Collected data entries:

=====

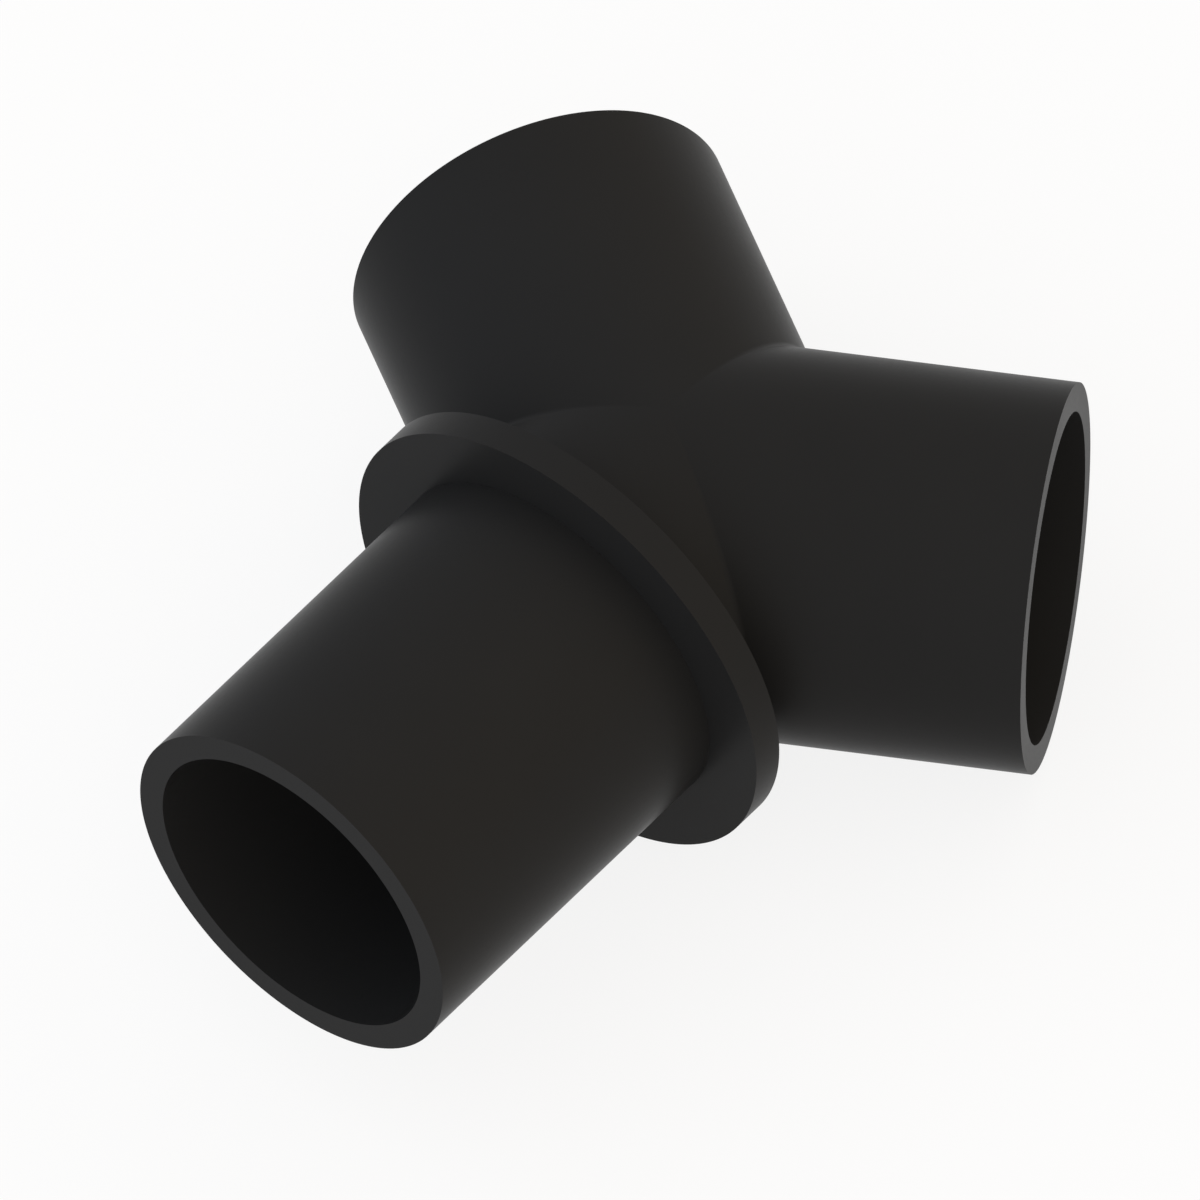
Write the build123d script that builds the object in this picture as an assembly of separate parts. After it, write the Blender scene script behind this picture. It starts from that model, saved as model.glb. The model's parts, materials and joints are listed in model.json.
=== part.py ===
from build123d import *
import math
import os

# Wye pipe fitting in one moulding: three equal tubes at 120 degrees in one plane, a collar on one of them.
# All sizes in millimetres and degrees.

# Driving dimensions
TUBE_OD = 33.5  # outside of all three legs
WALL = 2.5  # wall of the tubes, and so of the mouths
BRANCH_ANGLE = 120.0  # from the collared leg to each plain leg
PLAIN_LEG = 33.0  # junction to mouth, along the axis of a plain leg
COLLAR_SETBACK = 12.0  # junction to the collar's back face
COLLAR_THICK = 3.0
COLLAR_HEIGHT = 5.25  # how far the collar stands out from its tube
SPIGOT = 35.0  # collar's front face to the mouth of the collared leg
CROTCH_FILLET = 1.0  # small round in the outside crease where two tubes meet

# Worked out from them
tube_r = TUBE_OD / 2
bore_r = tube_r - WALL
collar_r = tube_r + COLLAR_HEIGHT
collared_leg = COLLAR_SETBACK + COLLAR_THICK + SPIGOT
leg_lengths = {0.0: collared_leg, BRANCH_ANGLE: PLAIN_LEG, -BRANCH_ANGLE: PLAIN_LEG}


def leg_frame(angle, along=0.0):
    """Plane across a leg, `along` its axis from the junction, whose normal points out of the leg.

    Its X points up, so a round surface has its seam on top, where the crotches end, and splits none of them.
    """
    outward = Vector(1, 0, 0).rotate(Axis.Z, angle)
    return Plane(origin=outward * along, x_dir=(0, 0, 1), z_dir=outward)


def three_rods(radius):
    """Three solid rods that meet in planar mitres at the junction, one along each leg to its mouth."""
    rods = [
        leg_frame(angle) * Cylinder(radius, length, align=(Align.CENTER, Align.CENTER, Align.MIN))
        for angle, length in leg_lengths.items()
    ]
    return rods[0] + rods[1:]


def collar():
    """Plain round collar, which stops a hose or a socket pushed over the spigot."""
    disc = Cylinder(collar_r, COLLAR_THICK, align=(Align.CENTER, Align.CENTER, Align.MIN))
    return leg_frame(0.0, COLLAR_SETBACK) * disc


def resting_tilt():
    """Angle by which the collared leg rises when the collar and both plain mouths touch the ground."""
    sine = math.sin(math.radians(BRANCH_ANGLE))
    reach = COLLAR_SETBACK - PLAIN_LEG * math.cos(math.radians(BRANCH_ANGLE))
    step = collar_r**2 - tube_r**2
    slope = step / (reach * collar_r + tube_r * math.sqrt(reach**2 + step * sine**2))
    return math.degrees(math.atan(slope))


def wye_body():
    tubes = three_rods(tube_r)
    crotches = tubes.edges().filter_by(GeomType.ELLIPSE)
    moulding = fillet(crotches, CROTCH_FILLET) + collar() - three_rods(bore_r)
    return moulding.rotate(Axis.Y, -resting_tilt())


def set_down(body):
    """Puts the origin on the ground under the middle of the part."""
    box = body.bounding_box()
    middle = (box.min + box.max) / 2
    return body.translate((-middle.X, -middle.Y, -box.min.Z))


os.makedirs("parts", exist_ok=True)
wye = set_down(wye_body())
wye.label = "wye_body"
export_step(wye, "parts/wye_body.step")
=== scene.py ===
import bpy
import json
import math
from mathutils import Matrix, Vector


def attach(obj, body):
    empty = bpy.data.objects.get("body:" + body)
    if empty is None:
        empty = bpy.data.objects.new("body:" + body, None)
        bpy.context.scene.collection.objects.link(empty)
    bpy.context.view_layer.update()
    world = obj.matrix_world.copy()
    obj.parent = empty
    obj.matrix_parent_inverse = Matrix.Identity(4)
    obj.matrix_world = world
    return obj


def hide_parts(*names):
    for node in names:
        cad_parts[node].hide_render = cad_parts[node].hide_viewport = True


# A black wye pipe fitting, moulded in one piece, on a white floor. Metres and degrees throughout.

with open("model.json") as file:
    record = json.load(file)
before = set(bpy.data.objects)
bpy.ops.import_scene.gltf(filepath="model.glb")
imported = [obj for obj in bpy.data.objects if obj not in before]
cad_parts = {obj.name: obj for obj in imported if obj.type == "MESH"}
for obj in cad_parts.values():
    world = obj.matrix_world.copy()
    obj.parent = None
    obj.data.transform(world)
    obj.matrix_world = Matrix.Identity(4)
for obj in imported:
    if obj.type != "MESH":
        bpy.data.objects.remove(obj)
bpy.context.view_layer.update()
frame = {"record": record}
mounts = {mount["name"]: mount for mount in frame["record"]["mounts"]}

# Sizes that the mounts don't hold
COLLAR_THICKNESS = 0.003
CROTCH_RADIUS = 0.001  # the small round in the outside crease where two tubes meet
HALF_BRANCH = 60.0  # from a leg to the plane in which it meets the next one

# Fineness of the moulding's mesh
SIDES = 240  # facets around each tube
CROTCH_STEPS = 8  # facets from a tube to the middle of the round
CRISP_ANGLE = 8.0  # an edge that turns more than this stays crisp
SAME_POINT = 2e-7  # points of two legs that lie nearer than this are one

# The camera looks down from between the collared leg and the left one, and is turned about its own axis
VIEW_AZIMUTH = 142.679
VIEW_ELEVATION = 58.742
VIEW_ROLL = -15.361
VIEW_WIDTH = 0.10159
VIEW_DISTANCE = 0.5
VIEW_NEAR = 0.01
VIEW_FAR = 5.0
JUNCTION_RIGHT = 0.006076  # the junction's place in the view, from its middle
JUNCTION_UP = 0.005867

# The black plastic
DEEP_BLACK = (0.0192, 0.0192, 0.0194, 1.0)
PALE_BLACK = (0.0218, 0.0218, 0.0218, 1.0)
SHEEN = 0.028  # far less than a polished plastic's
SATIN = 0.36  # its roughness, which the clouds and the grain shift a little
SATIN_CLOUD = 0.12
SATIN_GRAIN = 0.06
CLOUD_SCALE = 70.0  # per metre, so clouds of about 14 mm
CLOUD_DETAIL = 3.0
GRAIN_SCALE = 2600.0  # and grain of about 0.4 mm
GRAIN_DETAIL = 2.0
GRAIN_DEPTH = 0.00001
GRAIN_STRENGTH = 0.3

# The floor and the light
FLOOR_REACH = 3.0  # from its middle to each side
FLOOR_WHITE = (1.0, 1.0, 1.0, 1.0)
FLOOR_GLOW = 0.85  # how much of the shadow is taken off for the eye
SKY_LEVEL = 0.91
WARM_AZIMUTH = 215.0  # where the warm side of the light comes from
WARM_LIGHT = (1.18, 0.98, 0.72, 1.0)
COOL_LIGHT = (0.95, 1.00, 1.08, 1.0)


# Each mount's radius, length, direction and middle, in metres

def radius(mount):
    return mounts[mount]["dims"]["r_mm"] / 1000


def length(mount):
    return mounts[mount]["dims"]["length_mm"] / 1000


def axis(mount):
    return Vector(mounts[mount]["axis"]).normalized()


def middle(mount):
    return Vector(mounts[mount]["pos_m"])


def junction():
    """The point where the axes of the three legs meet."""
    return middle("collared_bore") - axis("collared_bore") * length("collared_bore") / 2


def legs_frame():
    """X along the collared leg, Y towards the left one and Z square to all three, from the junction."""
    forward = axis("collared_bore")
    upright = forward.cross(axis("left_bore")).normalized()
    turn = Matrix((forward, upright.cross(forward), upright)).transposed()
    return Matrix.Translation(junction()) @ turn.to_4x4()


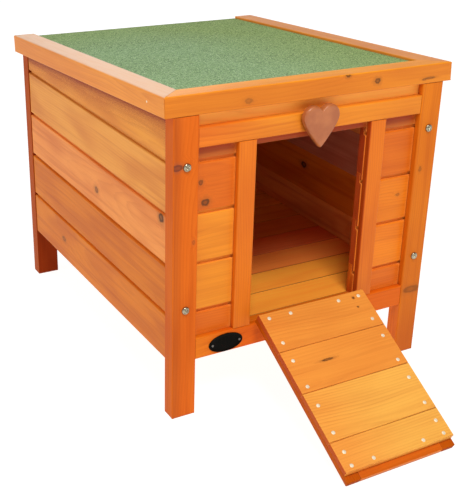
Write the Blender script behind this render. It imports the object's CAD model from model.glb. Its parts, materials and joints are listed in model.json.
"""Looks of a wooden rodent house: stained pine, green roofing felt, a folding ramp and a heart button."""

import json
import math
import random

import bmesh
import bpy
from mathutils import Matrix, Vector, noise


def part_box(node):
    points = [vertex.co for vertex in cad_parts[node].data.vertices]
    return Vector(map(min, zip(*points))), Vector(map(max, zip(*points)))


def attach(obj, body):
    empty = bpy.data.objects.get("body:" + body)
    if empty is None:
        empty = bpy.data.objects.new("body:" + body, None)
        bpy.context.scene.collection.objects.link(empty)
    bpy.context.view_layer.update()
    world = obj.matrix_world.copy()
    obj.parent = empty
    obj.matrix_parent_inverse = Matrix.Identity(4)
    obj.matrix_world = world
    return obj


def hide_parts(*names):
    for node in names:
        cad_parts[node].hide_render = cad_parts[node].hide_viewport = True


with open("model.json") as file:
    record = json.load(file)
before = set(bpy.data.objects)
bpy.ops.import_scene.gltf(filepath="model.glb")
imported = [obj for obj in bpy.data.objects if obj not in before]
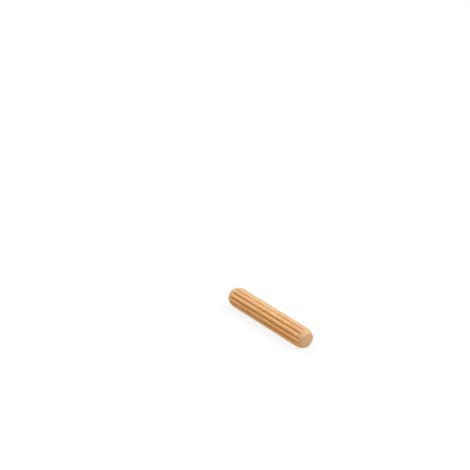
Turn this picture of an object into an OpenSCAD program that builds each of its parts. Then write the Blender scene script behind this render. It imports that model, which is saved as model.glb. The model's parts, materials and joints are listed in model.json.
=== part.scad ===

=====

What is needed: Above are the entries. Quote exactly the lines from the one bearing "box = body.bounding_box()" through the one bearing "mount for mount".

The answer:
    box = body.bounding_box()
    middle = (box.min + box.max) / 2
    return body.translate((-middle.X, -middle.Y, -box.min.Z))


os.makedirs("parts", exist_ok=True)
wye = set_down(wye_body())
wye.label = "wye_body"
export_step(wye, "parts/wye_body.step")
=== scene.py ===
import bpy
import json
import math
from mathutils import Matrix, Vector


def attach(obj, body):
    empty = bpy.data.objects.get("body:" + body)
    if empty is None:
        empty = bpy.data.objects.new("body:" + body, None)
        bpy.context.scene.collection.objects.link(empty)
    bpy.context.view_layer.update()
    world = obj.matrix_world.copy()
    obj.parent = empty
    obj.matrix_parent_inverse = Matrix.Identity(4)
    obj.matrix_world = world
    return obj


def hide_parts(*names):
    for node in names:
        cad_parts[node].hide_render = cad_parts[node].hide_viewport = True


# A black wye pipe fitting, moulded in one piece, on a white floor. Metres and degrees throughout.

with open("model.json") as file:
    record = json.load(file)
before = set(bpy.data.objects)
bpy.ops.import_scene.gltf(filepath="model.glb")
imported = [obj for obj in bpy.data.objects if obj not in before]
cad_parts = {obj.name: obj for obj in imported if obj.type == "MESH"}
for obj in cad_parts.values():
    world = obj.matrix_world.copy()
    obj.parent = None
    obj.data.transform(world)
    obj.matrix_world = Matrix.Identity(4)
for obj in imported:
    if obj.type != "MESH":
        bpy.data.objects.remove(obj)
bpy.context.view_layer.update()
frame = {"record": record}
mounts = {mount["name"]: mount for mount in frame["record"]["mounts"]}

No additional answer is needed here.